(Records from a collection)
++++

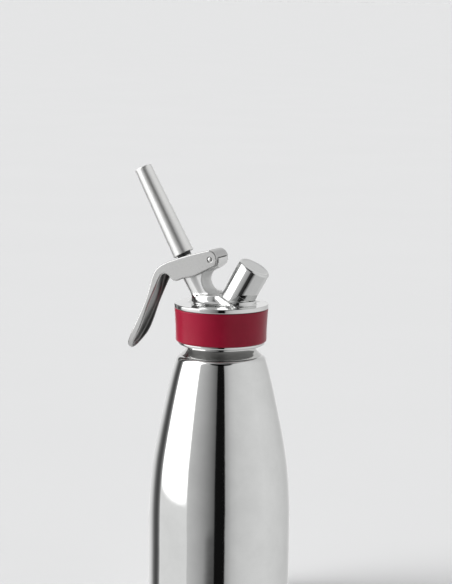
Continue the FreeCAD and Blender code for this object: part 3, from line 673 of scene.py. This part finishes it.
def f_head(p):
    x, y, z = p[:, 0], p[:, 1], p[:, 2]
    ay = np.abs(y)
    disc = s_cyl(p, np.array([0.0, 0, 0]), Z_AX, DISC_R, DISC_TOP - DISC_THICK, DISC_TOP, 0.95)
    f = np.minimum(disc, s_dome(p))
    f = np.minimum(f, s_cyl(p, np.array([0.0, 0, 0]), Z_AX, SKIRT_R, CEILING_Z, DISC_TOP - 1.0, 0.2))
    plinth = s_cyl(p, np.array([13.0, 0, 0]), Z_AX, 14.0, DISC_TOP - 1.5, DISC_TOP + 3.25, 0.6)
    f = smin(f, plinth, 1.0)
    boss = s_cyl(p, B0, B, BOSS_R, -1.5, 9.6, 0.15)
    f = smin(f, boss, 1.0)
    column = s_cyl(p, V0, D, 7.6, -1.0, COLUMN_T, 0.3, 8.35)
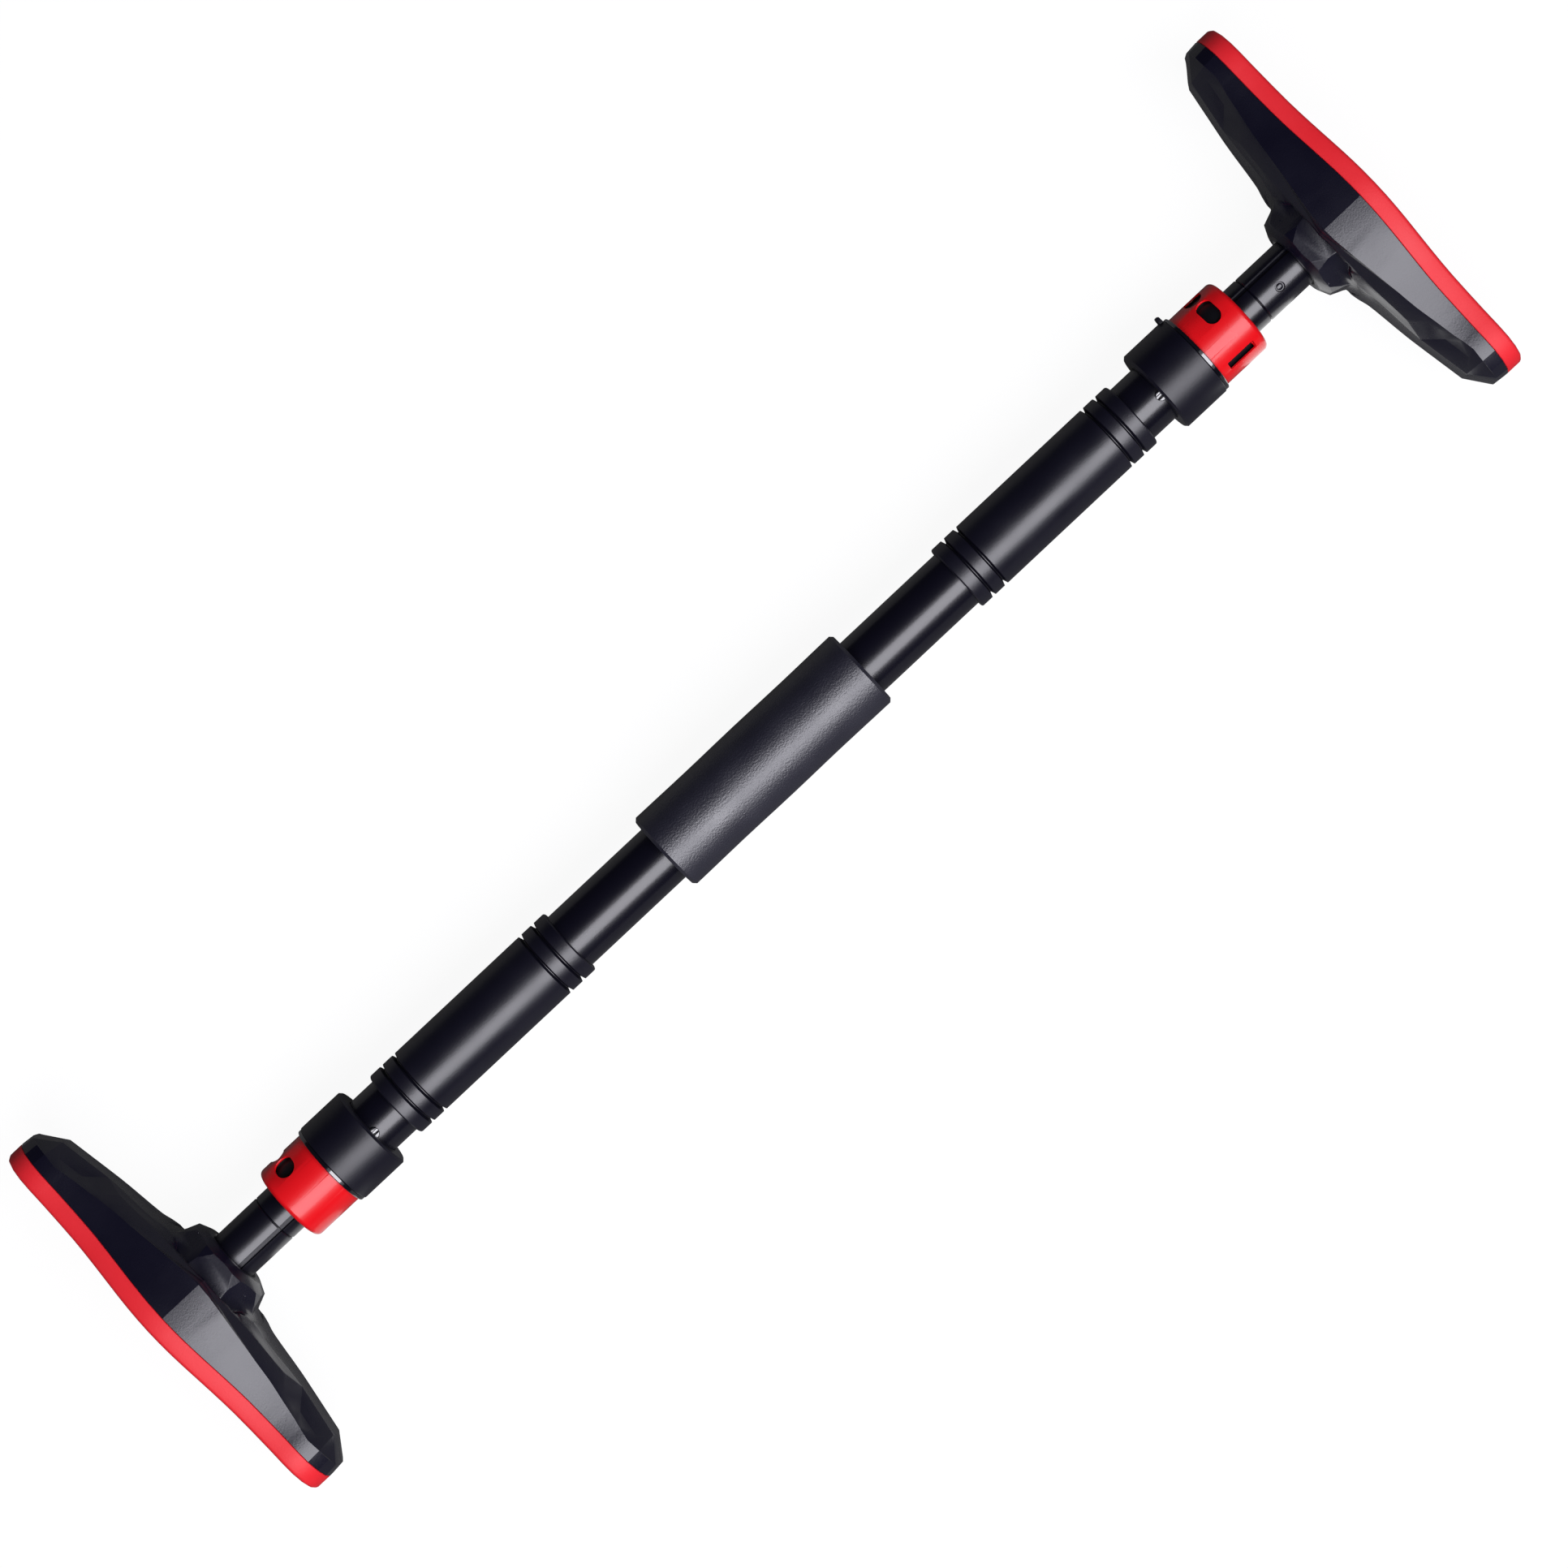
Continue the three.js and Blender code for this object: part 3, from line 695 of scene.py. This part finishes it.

++++

**EXERCISE DESCRIPTION**
Repeat all the entries word for word.

**RESULT OF THIS TASK**
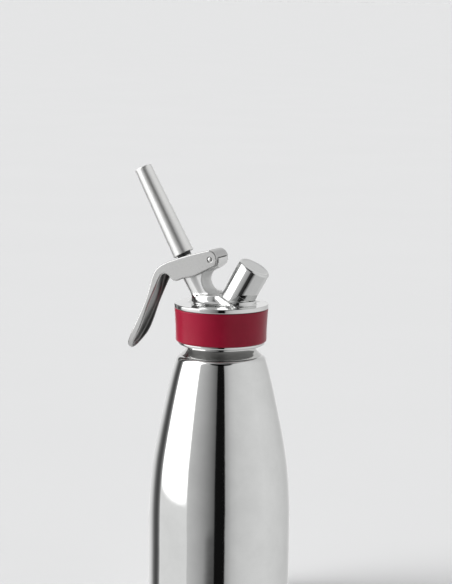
Continue the FreeCAD and Blender code for this object: part 3, from line 673 of scene.py. This part finishes it.
def f_head(p):
    x, y, z = p[:, 0], p[:, 1], p[:, 2]
    ay = np.abs(y)
    disc = s_cyl(p, np.array([0.0, 0, 0]), Z_AX, DISC_R, DISC_TOP - DISC_THICK, DISC_TOP, 0.95)
    f = np.minimum(disc, s_dome(p))
    f = np.minimum(f, s_cyl(p, np.array([0.0, 0, 0]), Z_AX, SKIRT_R, CEILING_Z, DISC_TOP - 1.0, 0.2))
    plinth = s_cyl(p, np.array([13.0, 0, 0]), Z_AX, 14.0, DISC_TOP - 1.5, DISC_TOP + 3.25, 0.6)
    f = smin(f, plinth, 1.0)
    boss = s_cyl(p, B0, B, BOSS_R, -1.5, 9.6, 0.15)
    f = smin(f, boss, 1.0)
    column = s_cyl(p, V0, D, 7.6, -1.0, COLUMN_T, 0.3, 8.35)
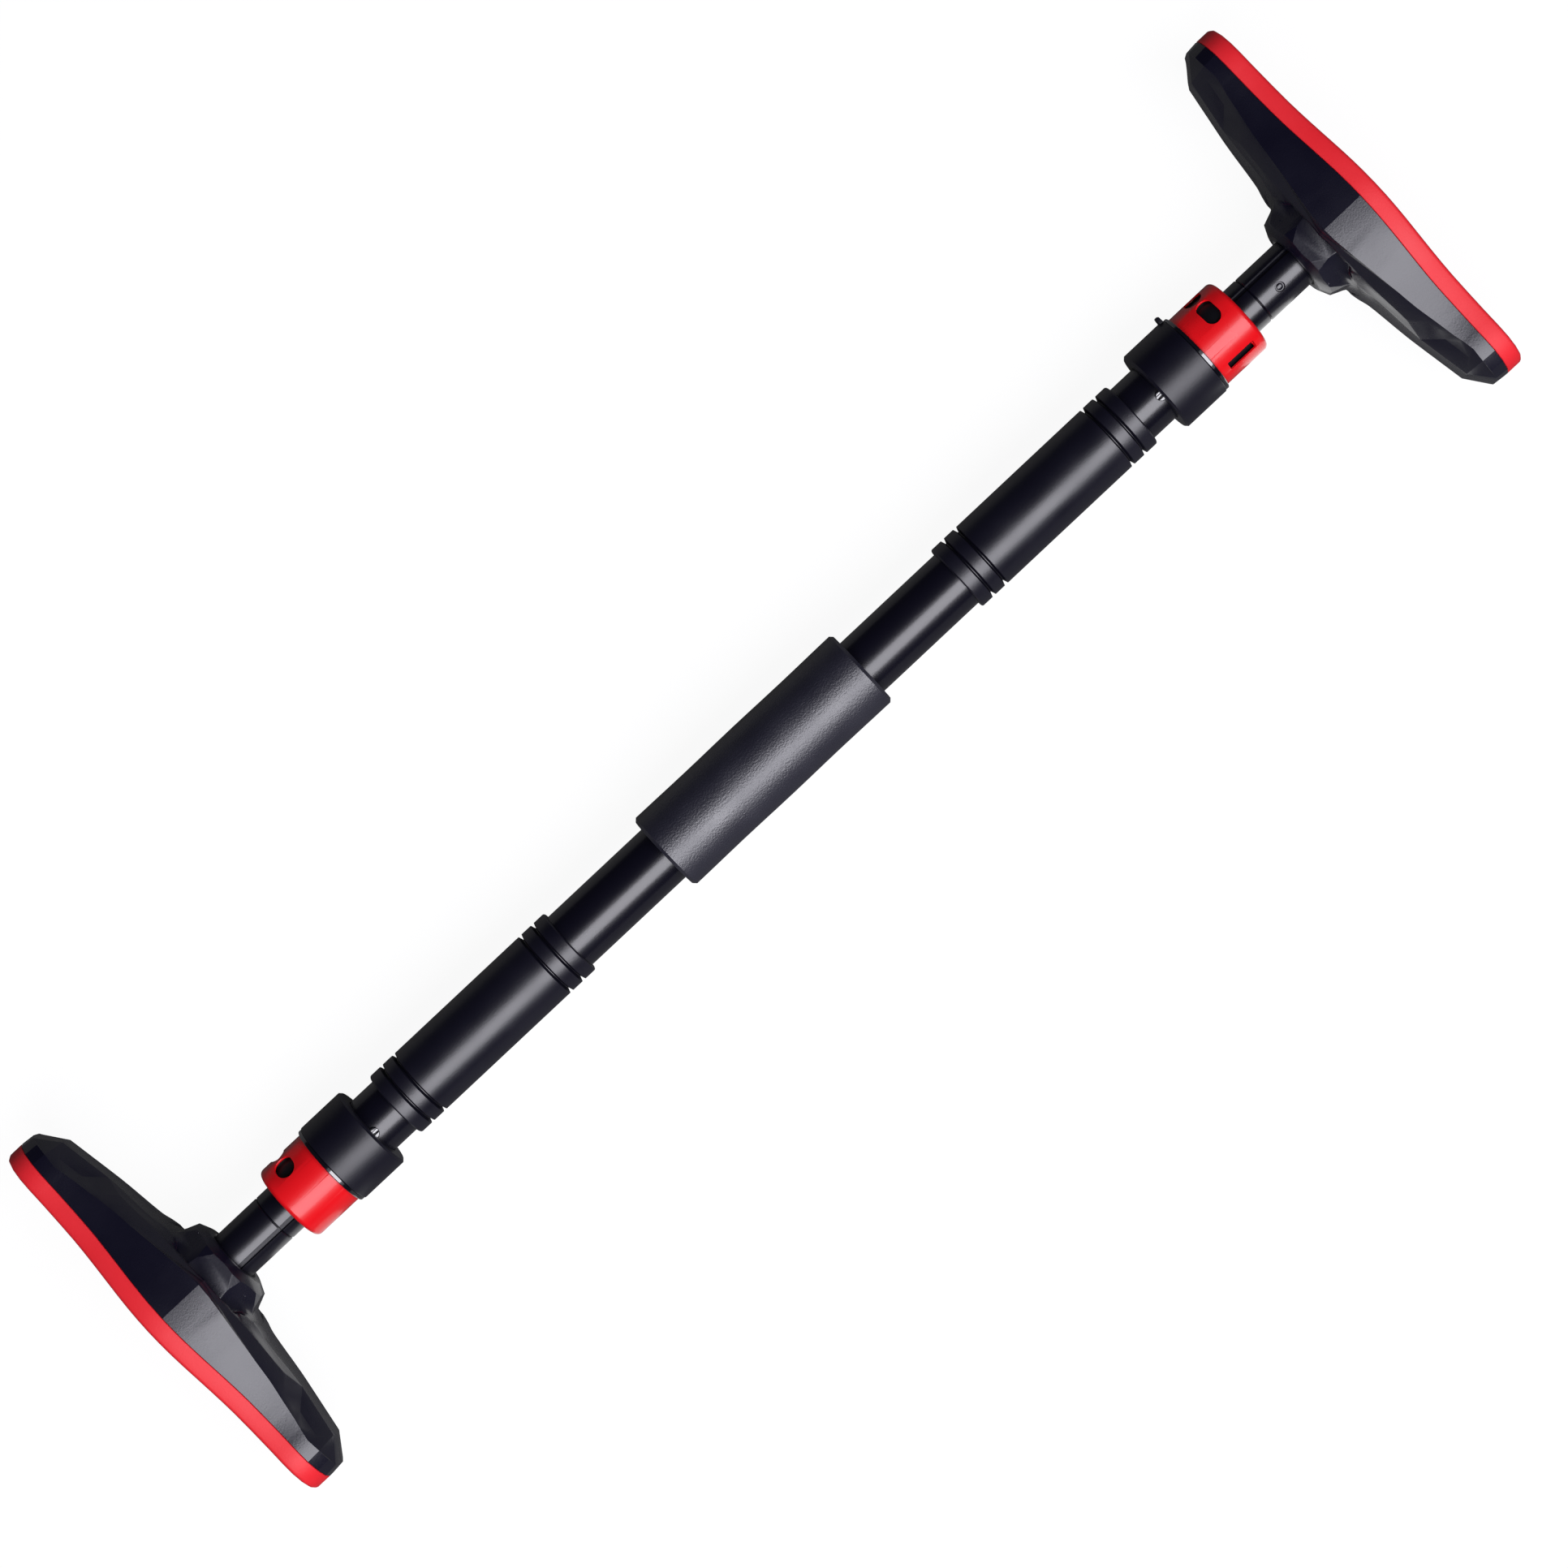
Continue the three.js and Blender code for this object: part 3, from line 695 of scene.py. This part finishes it.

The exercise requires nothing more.